Clean up old full backup files (older than 30 days)

find $INCREMENTAL_BACKUP_DIR -name “*.gz” -mtime +30 -exec rm -f {} ;

Note: I am maintaining a separate backup folder for full backup and incremental backup, is this a problem? Many thanks in advance for any help from the community and experts.

Sathya_Sai_Seetharaman · July 31, 2024, 12:04pm

UPDATE:

I was taking the wrong approach in using the --gzip and --archive options for the incremental backups as the --oplog option did not seem to work well with these options.

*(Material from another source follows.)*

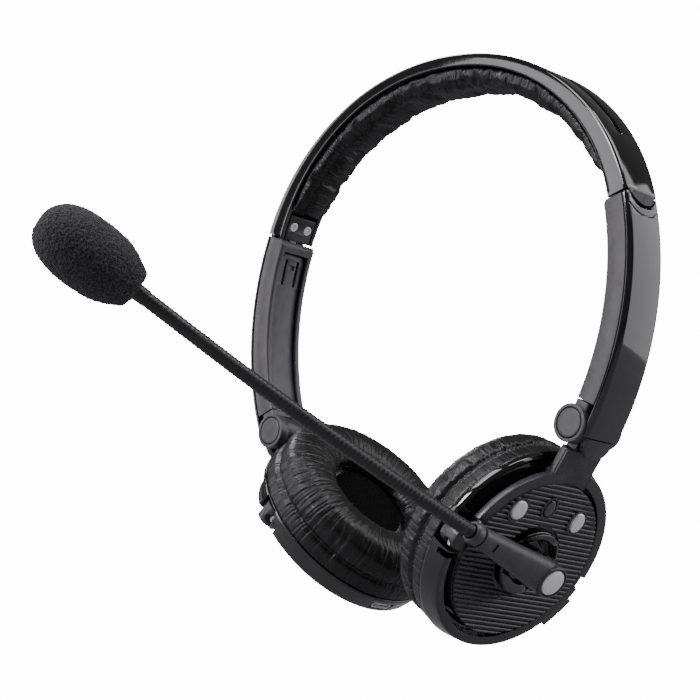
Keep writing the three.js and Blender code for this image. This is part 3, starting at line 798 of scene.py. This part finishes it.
def hanger(side):
    made = lathe("hanger_yoke", [(PLATE_R, HOUSING_BACK, 1.2), (PLATE_R, HOUSING_TOP, 0.2),
                                 (HOUSING_WALL, HOUSING_TOP, 0.2), (HOUSING_WALL, HOUSING_FLOOR, 0.4)], 128)
    knuckle = (-KNUCKLE_REACH, -KNUCKLE_SET)
    tongue_part = prism("tongue", rounded_box(-34.3, -22.9, -7.2, 7.2, 0.5), -3.6, -0.25)
    groove = block("step", (-36, -20), (-9, -6.95), (-0.95, -0.75))
    step = block("step", (-36, -27.0), (-9, -6.3), (-3.9, -2.6))
    tongue_part = cut(tongue_part, plate_room(), groove, step)
    lip = cut(sector("lip", 188, 250, 23.4, 27.6, -1.9, -0.1, 60), plate_room())
    neck = union(block("neck", (-39, -33), (-4.7, 4.7), (-3.8, -0.35)),
                 rod_y("barrel", 4.9, -4.7, 4.7, *knuckle, 72))
    neck = cut(neck, *[rod_y("room", FOOT_R + 0.4, *y, *knuckle, 72) for y in ((-12, -4.9), (4.9, 12))])
    link = block("link", (-4.6, -0.6), (-26, -23.4), (-4.4, -2.4))
    made = union(made, tongue_part, lip, neck, link, lug())
    made = cut(made, rod_y("bore", PIN_R + GAP, -9, 9, *knuckle, 40),
               rod_y("bore", 1.3, -30, 30, 0, TRUNNION_Z, 32))
    # The yoke gets the lighter ribbed satin instead of satin black: its lighter grey is painted light for the
    # lit stepped faces of its neck.
    side.add(made, side.plate, RIBBED, "hanger", "hanger", slot="satin_black", bevel=0.2)
    for where, sign in (("front", -1), ("back", 1)):
        pin = lathe(f"trunnion_{where}", [(1.0, 21.6, 0.2), (1.0, 28.2, 0.2)], 32)
        matrix = side.plate @ facing_y(sign, Vector((0, 0, TRUNNION_Z)))
        side.add(pin, matrix, STEEL, "hanger", f"trunnion_pin_{where}")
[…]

I instead replaced it with:
mongodump -h localhost -d local -c oplog.rs --queryFile ${QUERY_DIR}/query.js --port 27017 -o ${INCREMENTAL_BACKUP_DIR}/$DATE >> $LOG_FILE 2>&1

where,
-h is the host id which is simply localhost locally on my server,
-d is the database I want to dump from, ‘local’ is the default location where oplog.rs is maintained
-c is the collection to dump which is oplog.rs
–queryFile - I replaced the timestamping method in my old code with a single query.js file (whose contents are {“ts”:{“$gt”:{“$timestamp”:{“t”:1722261163,“i”:1}}}}). The timestamp is generated in a simple “$date +%s” string format.
-o is the dump location

To restore full database:
I can still restore my archived base copy first using (from terminal not mongo shell):
$mongorestore --gzip --archive=<full_backup_name>.gz

Then proceed to apply my incremental backups, in the same sequence in which they were created as below:

$mongorestore -h localhost --port 27017 --oplogReplay  --dir incremental_backup_main_directory/incremental_backup_<date1> --oplogFile=incremental_backup_main_directory/incremental_backup_<date1>/oplog.rs.bson
$mongorestore -h localhost --port 27017 --oplogReplay  --dir incremental_backup_main_directory/incremental_backup_<date2> --oplogFile=incremental_backup_main_directory/incremental_backup_<date2>/oplog.rs.bson

Hope this is helpful to someone.

system · August 5, 2024, 12:05pm

This topic was automatically closed 5 days after the last reply. New replies are no longer allowed.